In the first quarter, Eastman recognized around $20 million of tariff refunds, which largely offset the operational hit from a winter storm. As a result, reported performance landed broadly in line with the company’s January guidance, with the related cash inflows expected to arrive in the second half of the year.

Supply Security Drives Commercial Wins

The company’s North American footprint and vertical integration, combined with a lower energy cost base than many Asian competitors, are helping it win new business. Customers are showing increased interest in longer‑term arrangements, and management believes this supply‑security advantage can convert into durable market‑share gains over time.

Improving Cash Flow and EPS Outlook

Eastman expects full‑year earnings to improve, with adjusted earnings per share guided above $6 even as it absorbs the ramp‑up costs of its methanolysis plant. Operating cash generation is projected to approach last year’s levels, and first‑quarter cash consumption came in lower than a year ago, suggesting a healthier cash profile.

Fibers Segment Weakness Weighs on Outlook

Not all segments are performing equally, as the fibers business continues to struggle with reduced customer shipments and volume risk from Middle East buyers. Management cut its expectations for fibers, now targeting EBIT of roughly $210 million–$240 million for the year, reflecting slower yarn growth and weaker asset utilization.

End‑Market Demand Still Soft and Uneven

Despite pricing wins, underlying demand remains fragile in several consumer‑linked end markets, particularly durables and cosmetics. The auto market is expected to decline in the low‑single‑digit range year over year, and management cautioned that demand recovery is uneven with limited visibility into a sustained upturn in the back half.

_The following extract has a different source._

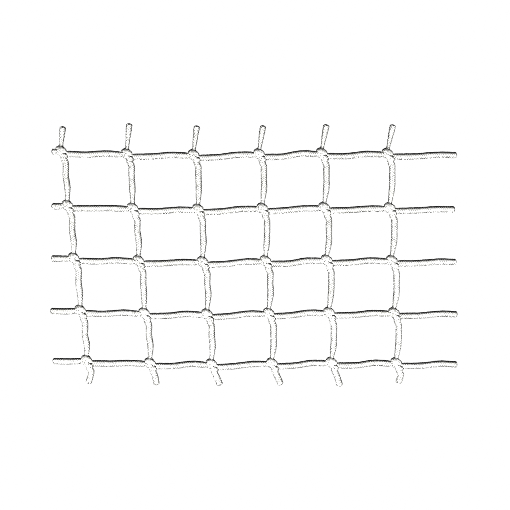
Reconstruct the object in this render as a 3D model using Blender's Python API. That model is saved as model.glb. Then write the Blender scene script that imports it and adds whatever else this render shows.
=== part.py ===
"""Tennis netting: a panel of square-mesh knotted net, hanging from its top row.

The net is tied from braided twine. Each twine runs down the panel in steps, across one mesh and
down one mesh, and every crossing is a sheet bend. The twine that comes down makes the bight and
leaves to the right. The twine that comes in from the left goes up through the bight, round behind
its neck and under itself, and leaves downwards.

A bar is the netting maker's word for the twine between two knots. Each bar is a solid of its own
that carries its half of the knot at its far end: an across bar carries the wrap, and a drop bar
carries the bight. The net folds just below each row of knots, so each row of bars and the drop
bars above it turn as one strip about that line.

Frame: +X across the net, +Y through it to the back, +Z up. The origin is the middle of the top
row's middle bar. Metres.
"""

import math

import bpy
from mathutils import Vector

# ---------------------------------------------------------------------------------------------
# Driving dimensions
# ---------------------------------------------------------------------------------------------
TWINE_RADIUS = 0.0021
ACROSS = (0.0452, 0.0459, 0.0450, 0.0430, 0.0452)  # knot to knot along the top row
DOWN = (0.0373, 0.0361, 0.0360, 0.0344)  # knot to knot from row to row
RISE = (0.0023, 0.0004, -0.0003, 0.0003, 0.0008, 0.0005)  # each column's knots above their row
COLUMNS = len(RISE)
ROWS = len(DOWN) + 1

# Hanging shape: the columns drift to the right on the way down, most at the left edge.
DRIFT = 0.0176
DRIFT_AT_RIGHT = 0.32
DRIFT_REACH = 2.6
BAR_WOBBLE = 0.0003
DROP_SWAY = ((0.5, 0.0005),)  # how far down, and how far right
ACROSS_ARCH = ((0.33, -0.0002), (0.70, 0.0006))  # how far along, and how far up

# Cut edges of the panel.
LEFT_CUT = -0.1209
RIGHT_CUT = 0.1554
TOP_CUT = 0.0204
BOTTOM_CUT = -0.1561
CUT_SCATTER = 0.0012
TOP_LEAN = (0.0013, 0.0018, 0.0023, 0.0028, 0.0033, 0.0038)  # how far right each cut end leans
BOTTOM_LEAN = (-0.0018, 0.0012, 0.0024, 0.0026, 0.0024, -0.0016)

# Fold lines, a little below each row of knots but the last.
FOLD_DROP = 0.0100
FOLD_GAP = 0.0018
FOLD_TAPER = 0.0020
FOLD_END_RADIUS = 0.0012

# The knot. Tight twine is pressed thin in a knot, and one unit of its routes is that diameter.
UNIT = 0.0020
KNOT_RADIUS = 0.0008
KNOT_CORE = (-0.75, 0.0, 0.35)  # the knot sits up and to the left of where its four legs cross
SQUEEZED_WITHIN = 2.5 * UNIT
FULL_BEYOND = 3.9 * UNIT
EXIT_GAP = 0.0004  # between a bight's way out and the bar that goes on from it

# Knot routes as (right, near, up) in units from where the legs cross, near being to the front.
BIGHT_ROUTE = (
    (-0.9, 0.0, 3.0),
    (-1.0, 0.3, 2.0),
    (-1.5, 0.3, 0.9),
    (-1.5, -0.2, -0.3),
    (0.1, -0.4, 0.0),
    (0.9, -0.3, -0.3),
    (2.2, -0.1, -0.4),
)
WRAP_ROUTE = (
    (-3.2, -0.4, 0.4),
    (-1.5, -0.9, 0.7),
    (-0.3, 0.0, 0.9),
    (-0.9, 1.0, 0.0),
    (-0.2, 1.7, -1.2),
    (0.6, 1.4, -1.2),
    (0.8, -0.5, -1.3),
    (0.1, -1.5, -0.6),
    (-0.4, -1.4, 1.3),
    (-1.6, -1.0, 2.0),
    (-2.3, 0.3, 1.6),
    (-1.8, 1.2, 1.8),
    (-0.3, 1.6, 1.0),
    (0.5, 0.8, 0.4),
    (-0.3, 0.4, -1.2),
    (0.2, 0.2, -2.6),
    (0.8, 0.0, -3.8),
)
WAY_DOWN = 0.9  # how far right of the crossing the wrap leaves it

# How finely the twine is drawn.
CURVE_STEPS = 12
KNOT_SPACING = 0.0014
BAR_SPACING = 0.0065
TUBE_RESOLUTION = 1  # six sides

RIGHT = Vector((1, 0, 0))
UP = Vector((0, 0, 1))
COLOUR = (0.88, 0.88, 0.86, 1.0)
ROUGHNESS = 0.75


# ---------------------------------------------------------------------------------------------
# Places
# ---------------------------------------------------------------------------------------------
def scatter(*key):
    """A number from -1 to 1 that is always the same for the same key."""
    mixed = sum(k * 12.9898 * (i + 1) for i, k in enumerate(key)) + 78.233
    return 2 * (math.sin(mixed) * 43758.5453 % 1) - 1


def row_level(row):
    return -sum(DOWN[:row])


def fold_level(row):
    return row_level(row) - FOLD_DROP


def crossing_at(column, row):
    """Where a knot's four legs cross. Columns and rows count from 0 at the top left."""
    half = COLUMNS // 2
    x = sum(ACROSS[:column]) - sum(ACROSS[: half - 1]) - ACROSS[half - 1] / 2
    share = DRIFT_AT_RIGHT + (1 - DRIFT_AT_RIGHT) * math.exp(-((column / DRIFT_REACH) ** 2))
    drift = DRIFT * share * row / (ROWS - 1)
    return Vector((x + drift, 0, row_level(row) + RISE[column]))


def route_at(route, column, row):
    """A knot route in its place, in metres."""
    crossing = crossing_at(column, row)
    return [crossing + UNIT * Vector((right, -near, up)) for right, near, up in route]


def knot_core(column, row):
    return route_at((KNOT_CORE,), column, row)[0]


def bowed(start, end, bows, side, *key):
    """Points between two ends, set off to one side by the bows, each a little unlike the next."""
    made = []
    for i, (share, off) in enumerate(bows):
        own = off * (1 + 0.4 * scatter(i, 1, *key))
        wobble = BAR_WOBBLE * Vector((scatter(i, 2, *key), scatter(i, 3, *key), scatter(i, 4, *key)))
        made.append(start.lerp(end, share) + own * side + wobble)
    return made


# ---------------------------------------------------------------------------------------------
# Twine
# ---------------------------------------------------------------------------------------------
def smoothed(points):
    """A smooth line through all the points."""
    before = 2 * points[0] - points[1]
    after = 2 * points[-1] - points[-2]
    through = [before, *points, after]
    made = []
    for a, b, c, d in zip(through, through[1:], through[2:], through[3:]):
        for i in range(CURVE_STEPS):
            t = i / CURVE_STEPS
            bend = (2 * a - 5 * b + 4 * c - d) * t * t + (3 * b - a - 3 * c + d) * t**3
            made.append((2 * b + (c - a) * t + bend) / 2)
    return [*made, points[-1]]


def thinned(points, cores):
    """Keeps points close together in a knot and far apart along a bar."""
    kept = [points[0]]
    for point in points[1:-1]:
        in_knot = min((point - core).length for core in cores) < FULL_BEYOND
        spacing = KNOT_SPACING if in_knot else BAR_SPACING
        if (point - kept[-1]).length >= spacing and (points[-1] - point).length > spacing / 2:
            kept.append(point)
    return [*kept, points[-1]]


def radius_at(point, cores):
    """Pressed thin inside a knot and full beyond it."""
    away = min((point - core).length for core in cores)
    t = min(1, max(0, (away - SQUEEZED_WITHIN) / (FULL_BEYOND - SQUEEZED_WITHIN)))
    return KNOT_RADIUS + (TWINE_RADIUS - KNOT_RADIUS) * t * t * (3 - 2 * t)


def twine_object(name, points, cores, collection, material, tapered=False):
    """One length of twine. A tapered one starts at a fold line with a narrow end."""
    line = thinned(smoothed(points), cores)
    if tapered:
        line.insert(1, line[0] + Vector((0, 0, -FOLD_TAPER)))
    curve = bpy.data.curves.new(name, "CURVE")
    curve.dimensions = "3D"
    curve.bevel_depth = TWINE_RADIUS
    curve.bevel_resolution = TUBE_RESOLUTION
    curve.use_fill_caps = True
    spline = curve.splines.new("POLY")
    spline.points.add(len(line) - 1)
    for slot, point in zip(spline.points, line):
        slot.co = (*point, 1)
        slot.radius = radius_at(point, cores) / TWINE_RADIUS
    if tapered:
        spline.points[0].radius = FOLD_END_RADIUS / TWINE_RADIUS
    spline.use_smooth = True
    curve.materials.append(material)
    made = bpy.data.objects.new(name, curve)
    collection.objects.link(made)


# ---------------------------------------------------------------------------------------------
# The two halves of a knot, each with its way out
# ---------------------------------------------------------------------------------------------
def bight(column, row):
    """In the last column the twine goes on to the panel's right edge."""
    points = route_at(BIGHT_ROUTE, column, row)
    if column < COLUMNS - 1:
        return points
    end = Vector((RIGHT_CUT + CUT_SCATTER * scatter(row, 21), 0, points[-1].z + 0.001))
    return [*points, *bowed(points[-1], end, ACROSS_ARCH, UP, row, 23), end]


def wrap(column, row):
    """The twine goes down to the fold line or, in the last row, to the panel's bottom edge."""
    points = route_at(WRAP_ROUTE, column, row)
    x = crossing_at(column, row).x + WAY_DOWN * UNIT
    if row < ROWS - 1:
        return [*points, Vector((x, 0, fold_level(row) + FOLD_GAP))]
    level = BOTTOM_CUT + CUT_SCATTER * scatter(column, 25)
    return [*points, Vector((x + BOTTOM_LEAN[column], 0, level))]


# ---------------------------------------------------------------------------------------------
# The lengths of twine
# ---------------------------------------------------------------------------------------------
def top_end(column):
    points = bight(column, 0)
    level = TOP_CUT + CUT_SCATTER * scatter(column, 27)
    start = Vector((points[0].x + TOP_LEAN[column], 0, level))
    return [start, *points], [knot_core(column, 0)]


def left_end(row):
    points = wrap(0, row)
    start = Vector((LEFT_CUT + CUT_SCATTER * scatter(row, 29), 0, points[0].z))
    if points[0].x - start.x < 2 * UNIT:
        return [start, *points[1:]], [knot_core(0, row)]
    middle = bowed(start, points[0], ((0.5, 0),), UP, row, 31)
    return [start, *middle, *points], [knot_core(0, row)]


def across_bar(column, row):
    points = wrap(column + 1, row)
    start = route_at(BIGHT_ROUTE, column, row)[-1] + Vector((EXIT_GAP, 0, 0))
    cores = [knot_core(column, row), knot_core(column + 1, row)]
    return [start, *bowed(start, points[0], ACROSS_ARCH, UP, column, row, 33), *points], cores


def drop_bar(column, row):
    points = bight(column, row + 1)
    start = Vector((crossing_at(column, row).x + WAY_DOWN * UNIT, 0, fold_level(row)))
    below = start + Vector((0, 0, -2 * FOLD_TAPER))
    cores = [knot_core(column, row + 1)]
    bows = bowed(below, points[0], DROP_SWAY, RIGHT, column, row, 35)
    return [start, below, *bows, *points], cores


# ---------------------------------------------------------------------------------------------
# The panel
# ---------------------------------------------------------------------------------------------
def white_twine():
    made = bpy.data.materials.new("white_twine")
    made.use_nodes = True
    shader = made.node_tree.nodes["Principled BSDF"]
    shader.inputs["Base Color"].default_value = COLOUR
    shader.inputs["Roughness"].default_value = ROUGHNESS
    shader.inputs["Metallic"].default_value = 0
    return made


for old in list(bpy.data.objects):
    bpy.data.objects.remove(old)
panel = bpy.data.collections.new("tennis_net")
bpy.context.scene.collection.children.link(panel)
twine = white_twine()

for column in range(COLUMNS):
    twine_object(f"top_end_{column + 1}", *top_end(column), panel, twine)
for row in range(ROWS):
    twine_object(f"row_{row + 1}_left_end", *left_end(row), panel, twine)
    for column in range(COLUMNS - 1):
        twine_object(f"row_{row + 1}_bar_{column + 1}", *across_bar(column, row), panel, twine)
for row in range(ROWS - 1):
    for column in range(COLUMNS):
        name = f"drop_{row + 1}_bar_{column + 1}"
        twine_object(name, *drop_bar(column, row), panel, twine, tapered=True)
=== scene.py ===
"""Looks for the panel of tennis netting: braided twine tied in sheet bends, in a white studio."""

import math

import bpy
import numpy as np
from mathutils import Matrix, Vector


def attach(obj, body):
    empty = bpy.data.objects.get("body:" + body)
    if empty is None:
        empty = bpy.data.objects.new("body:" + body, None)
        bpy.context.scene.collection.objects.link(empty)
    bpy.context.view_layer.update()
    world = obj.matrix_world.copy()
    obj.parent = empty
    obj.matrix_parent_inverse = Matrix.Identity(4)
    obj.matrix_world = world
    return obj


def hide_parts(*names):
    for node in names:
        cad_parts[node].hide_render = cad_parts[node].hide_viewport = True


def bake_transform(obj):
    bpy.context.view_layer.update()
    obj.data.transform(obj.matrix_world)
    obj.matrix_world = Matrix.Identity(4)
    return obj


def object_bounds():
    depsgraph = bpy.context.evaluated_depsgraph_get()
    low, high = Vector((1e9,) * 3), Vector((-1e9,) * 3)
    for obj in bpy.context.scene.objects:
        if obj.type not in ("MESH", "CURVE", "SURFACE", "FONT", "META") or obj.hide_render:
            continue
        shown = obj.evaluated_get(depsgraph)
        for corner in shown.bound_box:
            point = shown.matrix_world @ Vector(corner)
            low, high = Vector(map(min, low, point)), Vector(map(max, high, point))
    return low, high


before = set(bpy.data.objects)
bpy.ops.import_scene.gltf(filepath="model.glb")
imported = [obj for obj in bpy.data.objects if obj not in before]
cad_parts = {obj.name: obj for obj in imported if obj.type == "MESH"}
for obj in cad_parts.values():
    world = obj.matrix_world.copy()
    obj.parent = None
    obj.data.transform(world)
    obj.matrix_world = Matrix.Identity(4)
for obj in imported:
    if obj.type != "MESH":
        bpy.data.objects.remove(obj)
CAD_LOW, CAD_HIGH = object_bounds()
scene = bpy.context.scene

# ---------------------------------------------------------------------------------------------
# The netting's layout, as in the CAD. Metres.
# ---------------------------------------------------------------------------------------------
TWINE_RADIUS = 0.0021
ACROSS = (0.0452, 0.0459, 0.0450, 0.0430, 0.0452)  # knot to knot along the top row
DOWN = (0.0373, 0.0361, 0.0360, 0.0344)  # knot to knot from row to row
RISE = (0.0023, 0.0004, -0.0003, 0.0003, 0.0008, 0.0005)  # each column's knots above their row
COLUMNS, ROWS = len(RISE), len(DOWN) + 1
DRIFT, DRIFT_AT_RIGHT, DRIFT_REACH = 0.0176, 0.32, 2.6  # columns drift right on the way down
BAR_WOBBLE = 0.0003
BOW_VARIETY = 0.4  # share by which one bar's bow is more or less than the next one's
DROP_SWAY = ((0.5, 0.0005),)  # how far down, and how far right
ACROSS_ARCH = ((0.33, -0.0002), (0.70, 0.0006))  # how far along, and how far up
LEFT_CUT, RIGHT_CUT, TOP_CUT, BOTTOM_CUT, CUT_SCATTER = -0.1209, 0.1554, 0.0204, -0.1561, 0.0012
TOP_LEAN = (0.0013, 0.0018, 0.0023, 0.0028, 0.0033, 0.0038)  # how far right each cut end leans
BOTTOM_LEAN = (-0.0018, 0.0012, 0.0024, 0.0026, 0.0024, -0.0016)
RIGHT_END_RISE = 0.001
FOLD_DROP = 0.0100
RIGHT, UP = np.array((1.0, 0, 0)), np.array((0, 0, 1.0))

# Keys that keep the scatter of one kind of place apart from the others', as in the CAD
AT_RIGHT_END, AT_RIGHT_BAR, AT_BOTTOM_END, AT_TOP_END = 21, 23, 25, 27
AT_LEFT_END, AT_LEFT_BAR, AT_BAR, AT_DROP = 29, 31, 33, 35

# The CAD's twines are cut at a fold line. These run straight on through it, and on straight down to
# a little below it.
STRAIGHT_BELOW_FOLD = 0.004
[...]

Geopolitical Risks Create Market Uncertainty

The ongoing conflict in the Middle East and associated disruptions to shipping lanes are a key wild card for Eastman’s markets and margins. While the tightness benefits chemical intermediates spreads today, executives warned that a rapid reopening of critical routes could compress spreads, and the timing of any normalization remains highly unpredictable.

Working Capital and Free Cash Flow Headwinds

The company flagged a meaningful working capital drag linked to higher pricing and revenues, estimating a potential full‑year impact of about $150 million–$200 million. This could weigh on the timing of free cash flow conversion, even as underlying profitability improves, making balance‑sheet discipline an important watchpoint for investors.

Operational Constraints and Inventory Positioning

First‑quarter results reflected operational disruptions from winter weather and strategic inventory builds ahead of planned turnarounds. While this limits upside in chemical intermediates asset utilization in the second quarter, management noted that June remains a visibility wildcard for order fulfillment as it balances inventories against volatile demand.

Exposure to Input Price Volatility

Eastman continues to face execution risk from volatile feedstock and energy prices, with propane cited as a notable swing factor. Management believes its recent pricing actions largely cover the current cost range, but acknowledged that further commodity swings could challenge the company’s ability to fully protect margins.

Forward Guidance and Strategic Trajectory

Looking ahead, Eastman reaffirmed a revenue growth outlook of about 4%–5% through 2026 and reiterated that adjusted EPS should remain above $6 per share. Guidance also assumes roughly $50 million of chemical intermediates EBIT in the second quarter, a similar tailwind from lower maintenance and shutdown costs in the third quarter, trimmed fibers EBIT of $210 million–$240 million, a $150 million–$200 million working capital headwind, and about a $100 million incremental cost base tied to the methanolysis plant.

Eastman’s earnings call painted a nuanced picture in which structural advantages, aggressive pricing, and circular‑economy investments are offsetting weaker fibers performance and choppy demand. Investors are left with a story of improving earnings power and cash generation potential, but one that remains sensitive to geopolitical shocks, commodity volatility, and the pace of recovery in consumer‑facing end markets.